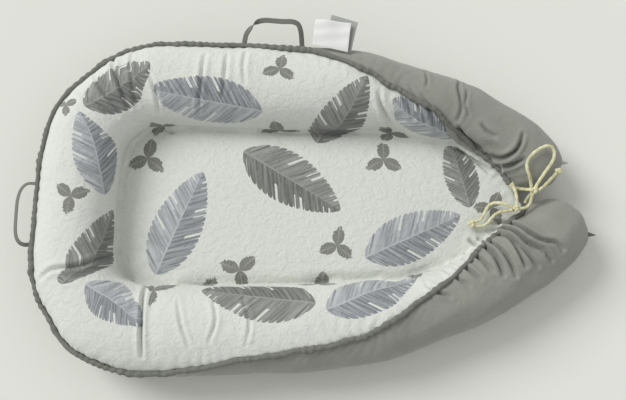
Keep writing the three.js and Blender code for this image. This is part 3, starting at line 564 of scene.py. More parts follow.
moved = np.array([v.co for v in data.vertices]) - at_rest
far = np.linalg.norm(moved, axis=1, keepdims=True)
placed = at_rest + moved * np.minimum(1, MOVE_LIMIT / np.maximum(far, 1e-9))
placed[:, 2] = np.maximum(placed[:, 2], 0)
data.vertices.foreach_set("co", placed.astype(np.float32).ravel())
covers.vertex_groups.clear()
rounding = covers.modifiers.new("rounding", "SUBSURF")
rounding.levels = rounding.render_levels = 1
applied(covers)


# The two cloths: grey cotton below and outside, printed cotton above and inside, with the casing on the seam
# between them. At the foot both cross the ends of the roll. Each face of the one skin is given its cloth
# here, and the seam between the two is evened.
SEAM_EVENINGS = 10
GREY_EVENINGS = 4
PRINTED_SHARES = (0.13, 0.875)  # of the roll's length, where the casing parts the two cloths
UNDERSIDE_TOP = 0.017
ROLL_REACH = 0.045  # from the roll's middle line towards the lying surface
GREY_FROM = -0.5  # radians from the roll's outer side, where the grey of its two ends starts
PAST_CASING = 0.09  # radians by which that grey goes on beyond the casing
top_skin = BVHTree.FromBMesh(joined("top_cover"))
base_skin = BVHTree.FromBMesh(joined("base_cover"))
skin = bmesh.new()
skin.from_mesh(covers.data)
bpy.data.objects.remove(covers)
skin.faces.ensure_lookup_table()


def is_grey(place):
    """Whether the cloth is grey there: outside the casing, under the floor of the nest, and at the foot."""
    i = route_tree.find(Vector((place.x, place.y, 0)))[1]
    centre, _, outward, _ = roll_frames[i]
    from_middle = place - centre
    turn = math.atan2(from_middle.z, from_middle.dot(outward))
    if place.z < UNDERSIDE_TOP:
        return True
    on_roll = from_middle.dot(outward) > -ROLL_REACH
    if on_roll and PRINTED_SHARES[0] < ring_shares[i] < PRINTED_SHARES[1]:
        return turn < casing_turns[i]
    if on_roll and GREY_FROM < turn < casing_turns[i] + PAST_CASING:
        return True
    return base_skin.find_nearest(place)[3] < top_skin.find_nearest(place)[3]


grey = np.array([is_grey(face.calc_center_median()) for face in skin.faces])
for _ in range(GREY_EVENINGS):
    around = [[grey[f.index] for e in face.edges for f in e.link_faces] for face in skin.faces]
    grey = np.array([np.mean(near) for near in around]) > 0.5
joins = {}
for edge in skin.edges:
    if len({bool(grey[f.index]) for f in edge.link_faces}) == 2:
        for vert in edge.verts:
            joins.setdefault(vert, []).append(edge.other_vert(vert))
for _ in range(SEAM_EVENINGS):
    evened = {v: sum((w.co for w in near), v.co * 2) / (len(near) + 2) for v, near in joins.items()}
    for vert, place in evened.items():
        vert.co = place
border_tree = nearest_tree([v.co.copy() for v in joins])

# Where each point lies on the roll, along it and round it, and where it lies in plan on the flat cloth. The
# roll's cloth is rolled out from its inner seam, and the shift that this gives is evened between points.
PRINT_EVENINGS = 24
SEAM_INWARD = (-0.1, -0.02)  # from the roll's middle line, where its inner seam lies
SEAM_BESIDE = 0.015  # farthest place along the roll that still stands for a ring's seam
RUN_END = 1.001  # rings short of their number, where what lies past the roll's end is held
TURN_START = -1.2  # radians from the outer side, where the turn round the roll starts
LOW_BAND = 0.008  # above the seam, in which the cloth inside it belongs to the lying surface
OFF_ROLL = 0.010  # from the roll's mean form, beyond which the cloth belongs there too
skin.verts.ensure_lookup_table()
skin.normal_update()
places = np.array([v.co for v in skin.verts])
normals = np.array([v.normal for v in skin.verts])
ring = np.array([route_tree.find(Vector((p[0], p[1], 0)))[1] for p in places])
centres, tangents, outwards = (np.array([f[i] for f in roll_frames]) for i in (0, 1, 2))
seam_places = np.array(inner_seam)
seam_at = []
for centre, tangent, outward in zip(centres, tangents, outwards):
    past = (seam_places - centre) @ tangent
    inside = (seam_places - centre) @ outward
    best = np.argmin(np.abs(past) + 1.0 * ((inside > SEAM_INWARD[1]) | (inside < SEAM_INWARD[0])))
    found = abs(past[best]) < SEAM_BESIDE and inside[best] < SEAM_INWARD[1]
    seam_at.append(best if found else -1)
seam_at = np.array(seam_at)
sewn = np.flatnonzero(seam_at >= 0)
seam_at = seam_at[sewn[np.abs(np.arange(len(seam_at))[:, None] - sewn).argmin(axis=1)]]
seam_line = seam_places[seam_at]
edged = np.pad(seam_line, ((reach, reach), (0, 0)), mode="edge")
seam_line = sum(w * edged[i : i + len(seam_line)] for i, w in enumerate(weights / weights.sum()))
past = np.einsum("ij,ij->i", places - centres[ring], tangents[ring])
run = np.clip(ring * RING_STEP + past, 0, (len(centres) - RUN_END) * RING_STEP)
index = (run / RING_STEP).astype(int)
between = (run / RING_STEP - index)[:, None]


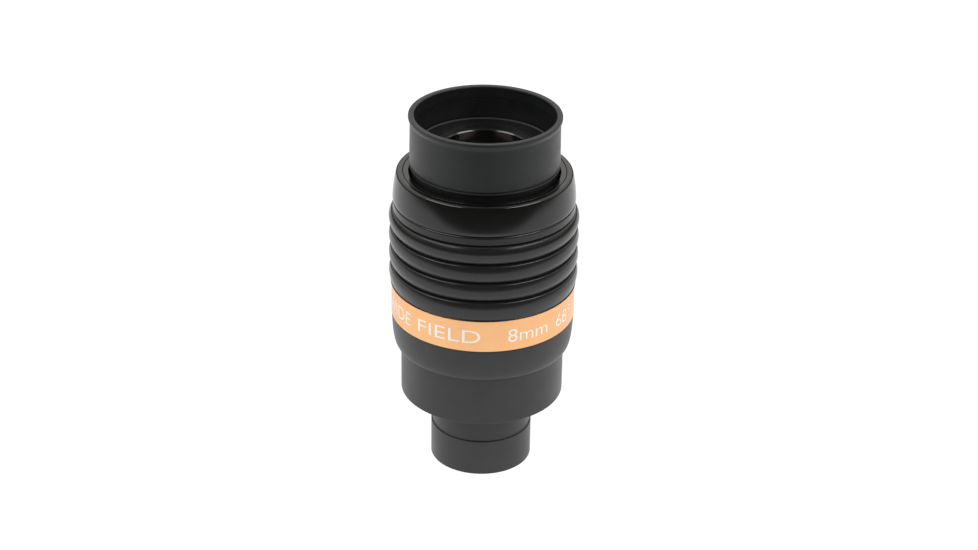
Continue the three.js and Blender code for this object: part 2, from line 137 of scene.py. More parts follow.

=-=-=-=-=

» **Problem to solve**: From the data, collect all lines where the string "code" appears.

» **Worked solution**:
Keep writing the three.js and Blender code for this image. This is part 3, starting at line 564 of scene.py. More parts follow.
Continue the three.js and Blender code for this object: part 2, from line 137 of scene.py. More parts follow.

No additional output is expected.